The practice of regularly verifying the accuracy, consistency, and reliability of data in a data warehouse is known as _______.

  • Data Cleansing
  • Data Extraction
  • Data Ingestion
  • Data Validation
Data validation in a data warehouse refers to the process of regularly checking and ensuring the accuracy, consistency, and reliability of the data stored in the warehouse. It involves validating data as it's loaded into the data warehouse to maintain data quality.

Which of the following is a primary reason for organizations to use ETL processes?

  • Enforcing data security
  • Generating real-time reports
  • Integrating and consolidating data
  • Storing data indefinitely
One of the primary reasons for organizations to use ETL (Extract, Transform, Load) processes is to integrate and consolidate data from various sources. ETL facilitates the merging of data from multiple systems into a single, centralized repository for analysis and reporting.

Which advanced security measure involves analyzing patterns of user behavior to detect potentially malicious activities in a data warehouse?

  • Data encryption
  • Data masking
  • Intrusion detection system (IDS)
  • User and entity behavior analytics (UEBA)
User and entity behavior analytics (UEBA) is an advanced security measure that involves analyzing patterns of user behavior to detect potentially malicious activities in a data warehouse. UEBA solutions use machine learning and data analytics to identify unusual or suspicious activities that may indicate a security threat.

You're tasked with setting up a data warehousing solution that can efficiently handle complex analytical queries on large datasets. Which architecture would be most beneficial in distributing the query load?

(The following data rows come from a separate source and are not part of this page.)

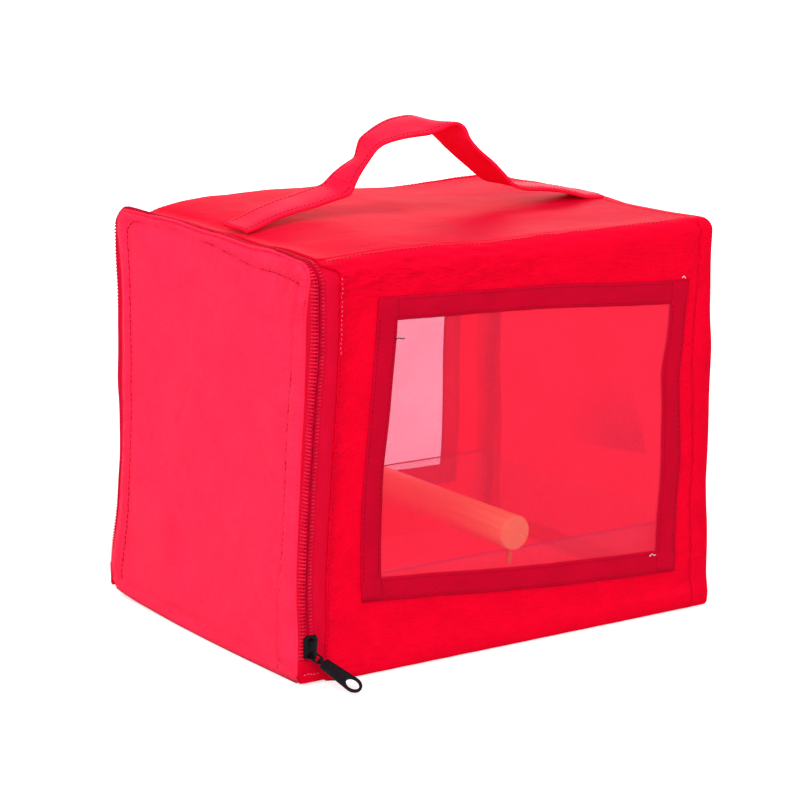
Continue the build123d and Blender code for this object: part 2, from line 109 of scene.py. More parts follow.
def table(value: Array, pairs: Sequence[Pair]) -> Array:
    """Read a smooth curve through (place, amount) pairs.

    Args:
        value: Places to read.
        pairs: Rising places with their amounts.

    Returns:
        The amounts, eased between the pairs.
    """
    places = np.array([p for p, _ in pairs], float)
    amounts = np.array([a for _, a in pairs], float)
    slopes = np.gradient(amounts, places)
    inside = np.clip(value, places[0], places[-1])
    index = np.clip(np.searchsorted(places, inside) - 1, 0, len(places) - 2)
    step = places[index + 1] - places[index]
    t = (inside - places[index]) / step
    return ((2 * t ** 3 - 3 * t ** 2 + 1) * amounts[index] + (t ** 3 - 2 * t ** 2 + t) * step * slopes[index]
            + (3 * t ** 2 - 2 * t ** 3) * amounts[index + 1] + (t ** 3 - t ** 2) * step * slopes[index + 1])


def ripple(points: Array, wavelength: float, seed: int, waves: int = 7) -> Array:
    """Sum a few seeded sine waves in random directions.

    Args:
        points: Places, one row each, in any number of dimensions.
        wavelength: Typical distance between crests.
        seed: Picks the directions and phases.
        waves: How many waves are summed.

    Returns:
        One value per place, mostly between -1 and 1.
    """
    rng = np.random.default_rng(seed)
    directions = unit(rng.normal(size=(waves, points.shape[1])))
    lengths = wavelength * rng.uniform(0.65, 1.6, waves)
    phases = rng.uniform(0, 2 * math.pi, waves)
    turns = points @ (directions * (2 * math.pi / lengths)[:, None]).T + phases
    return np.sin(turns).sum(1) / math.sqrt(waves)


def unit(rows: Array) -> Array:
    """Scale each row to length 1."""
    return rows / np.maximum(np.linalg.norm(rows, axis=1), 1e-9)[:, None]


def travelled(points: Array) -> Array:
    """Lengths along a line, from its first point to each of its points."""
    return np.concatenate([[0], np.cumsum(np.linalg.norm(np.diff(points, axis=0), axis=1))])


def rounded(depths: Array, radius: Array) -> Array:
    """Move places near the sharp edges of a box onto round ones.

    Args:
        depths: Distances inside the faces that meet, one column for each face.
        radius: Radius of the edge, one for each row.

    Returns:
        The new distances.
    """
    inside = np.maximum(radius[:, None] - depths, 0)
    length = np.linalg.norm(inside, axis=1)
    scale = np.where(length > 1e-9, inside.max(1) / np.maximum(length, 1e-9), 1.0)
    return np.where(inside > 0, radius[:, None] - inside * scale[:, None], depths)


def stations(start: float, end: float, step: float, keys: Sequence[float] = ()) -> Array:
    """Divide a run evenly, but with a line exactly at each key place.

    Args:
        start: Lower end of the run.
        end: Upper end of the run.
        step: Wished distance between lines.
        keys: Places that need a line of their own.

    Returns:
        Rising places from start to end.
    """
    stops = sorted({start, end, *(k for k in keys if start < k < end)})
    runs = [np.linspace(a, b, max(1, round((b - a) / step)) + 1)[:-1] for a, b in zip(stops, stops[1:])]
    return np.append(np.concatenate(runs), end)


# ---------------------------------------------------------------- sizes of the carrier


class Wall(Enum):
    """The cloth walls of the box."""

    FRONT = "front"
    BACK = "back"
    TOP = "top"
    BASE = "base"
    END = "end"


@dataclass(frozen=True)
class Window:
    """Opening of one net window, measured along X and up Z."""

    left: float
    right: float
    low: float = 50.25
    high: float = 207.75
    hem: float = 6.0
    band: float = 14.5


@dataclass(frozen=True)
class Box:
    """Sizes of the carrier, in millimetres."""

    height: float = 254.0
    half_depth: float = 111.5
    half_width: float = 160.0
    lean: float = 6.0 / 254.0
    top_fold: float = 14.0          # round as the door's top corners
    end_top_fold: float = 9.0       # and tighter at the closed end
    upright_fold: float = 4.0
    base_fold: float = 2.5
    cloth: float = 1.2
    base_seam: float = 6.5
    top_lap: float = 10.5
    end_seam: float = 145.5
    fold_edge: float = -141.4
    hinge_gap: float = 0.4
    top_reach: float = 11.0         # how much nearer the zip the cloth comes over the top
    front_window: Window = Window(-97.5, 119.5)
    back_window: Window = Window(-106.5, 110.5)

    @property
    def across(self) -> Array:
        """Direction into the carrier, square to the door."""
        angle = math.atan(self.lean)
        return np.array([math.cos(angle), 0.0, -math.sin(angle)])

    @property
    def up_the_door(self) -> Array:
        """Direction up the leaning door."""
        angle = math.atan(self.lean)
        return np.array([math.sin(angle), 0.0, math.cos(angle)])

    @property
    def door_height(self) -> float:
        """Height of the door along its lean."""
        return self.height / math.cos(math.atan(self.lean))

    def in_door(self, y: Array, s: Array, depth: Array) -> Array:
        """Place points given across the door, up the door and into the carrier.

        Args:
            y: Places from front to back.
            s: Heights up the leaning door.
            depth: Depths behind the door's outer face.

        Returns:
            Rows of X, Y and Z.
        """
        y, s, depth = np.broadcast_arrays(y, s, depth)
        points = s[:, None] * self.up_the_door + depth[:, None] * self.across
        points[:, 0] -= self.half_width
        points[:, 1] = y
        return points


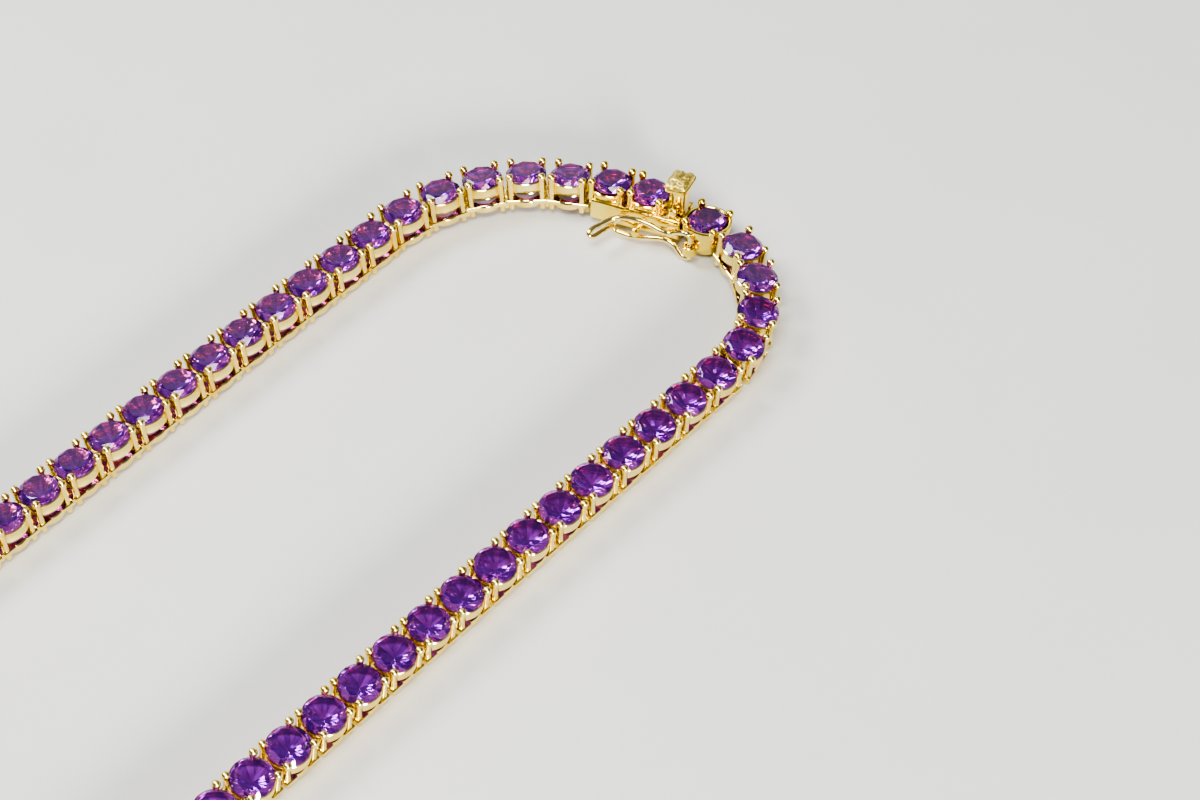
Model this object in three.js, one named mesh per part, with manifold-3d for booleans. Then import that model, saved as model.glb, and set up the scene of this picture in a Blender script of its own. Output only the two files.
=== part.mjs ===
// A tennis necklace: round cut stones in four-prong baskets, hinged link to link into one closed loop,
// with a box clasp that carries two stones, a sprung tongue with a thumb tab, and a figure-of-eight
// safety catch. Millimetres, +Z up. The loop lies on its outer bottom edge, banked a little outward.
import * as THREE from "three";
import { mergeVertices } from "three/addons/utils/BufferGeometryUtils.js";
import Module from "manifold-3d";

const wasm = await Module();
wasm.setup();

// ---------------------------------------------------------------- driving dimensions

// A cut stone: radii to its corners, the height of its table, and the depths above and below its edge.
const STONE = { girdle: 3.19, table: 2.45, tableHeight: 5.5, crown: 0.75, pavilion: 2.6 };
const PITCH = 6.45; // stone centre to stone centre along a strand
const LINKS_PER_STRAND = 30; // a strand runs from the clasp to the middle of the front
const FACETS = 8; // sides of a cut stone in this model
const GAP = 0.3; // clearance between separate pieces

const PRONG = { along: 2.4, across: 2.46, corner: 0.46, top: 6.0 };
const RAIL_LOW = 2.9; // underside of the gallery rail at the stone's edge
const BASE = { along: 2.88, across: 2.94, low: 0.1, high: 1.7, wall: 1.0 };
const BARREL = { radius: 0.65, height: 0.85, halfWidth: 2.0 }; // soldered bar between two links

// An open hinge: a bored knuckle on one piece turns on a pin between two ears on the next.
const HINGE = { knuckle: 0.78, bore: 0.52, pin: 0.22, half: 0.8, earInner: 1.1, earOuter: 1.8 };
const HINGE_ARM = 1.0;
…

  • MPP (Massively Parallel Processing)
  • SMP (Symmetric Multiprocessing)
  • SMP/MPP Hybrid
  • Shared-Nothing Architecture
To efficiently handle complex analytical queries on large datasets and distribute the query load, a Massively Parallel Processing (MPP) architecture is the most beneficial. MPP systems divide data and queries into parallel tasks, allowing for faster query processing and improved scalability.